But then id have 2 dogs that wont get off my couch! LOL!

That's funny right there. It would be like a pit bull version of Twins! Lol. And I told my BF that it sux that Ecko and u are in FL cuz the pups would have so much fun! 3000 miles is a long drive for a playdate. LOL.


----------



## angelbaby (Feb 4, 2010)

I have a ton of stuff and collars for the dogs but here is some of it 
















table rock collar and his rain jacket
































some of my nizmo gear 








Some of the collars









I love the spikes but mine rarely ever wear them , maybe for pictures here and there. They are just to risky for injury if they are together or to myself when they wear them lol. I prefer to just keep the double chain martingales on them during the day , they dont rub and dont get hot and still allows something for me to grab if I need to .


----------



## Odin`s_BlueDragon (Mar 11, 2012)

Nice gear AB! I like that blue and white nizmo collar!
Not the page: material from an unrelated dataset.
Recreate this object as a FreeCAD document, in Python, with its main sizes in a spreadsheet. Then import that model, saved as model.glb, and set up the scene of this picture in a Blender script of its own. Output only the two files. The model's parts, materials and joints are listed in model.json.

Do u know if Trev is takin orders yet?


----------



## angelbaby (Feb 4, 2010)

yes he is back working on collars. I seen him post yesterday saying for people to hit him up if they are looking to order. Best to reach him on FB I find.


----------



## jerseypeach (May 17, 2012)

Really nice gear Angelbaby. Gotta get me some Nizmo collars..love the way they look.


----------



## koeJ007 (Nov 1, 2011)

American_Pit13: your dogs are awesome. I am def gonna get Ty started with WP, and those harnesses rock! These pics are fantastic!

AB, your collar collection is huge lol. Your pups really know how to show them off. 

Great taste in collar fashion guys.


----------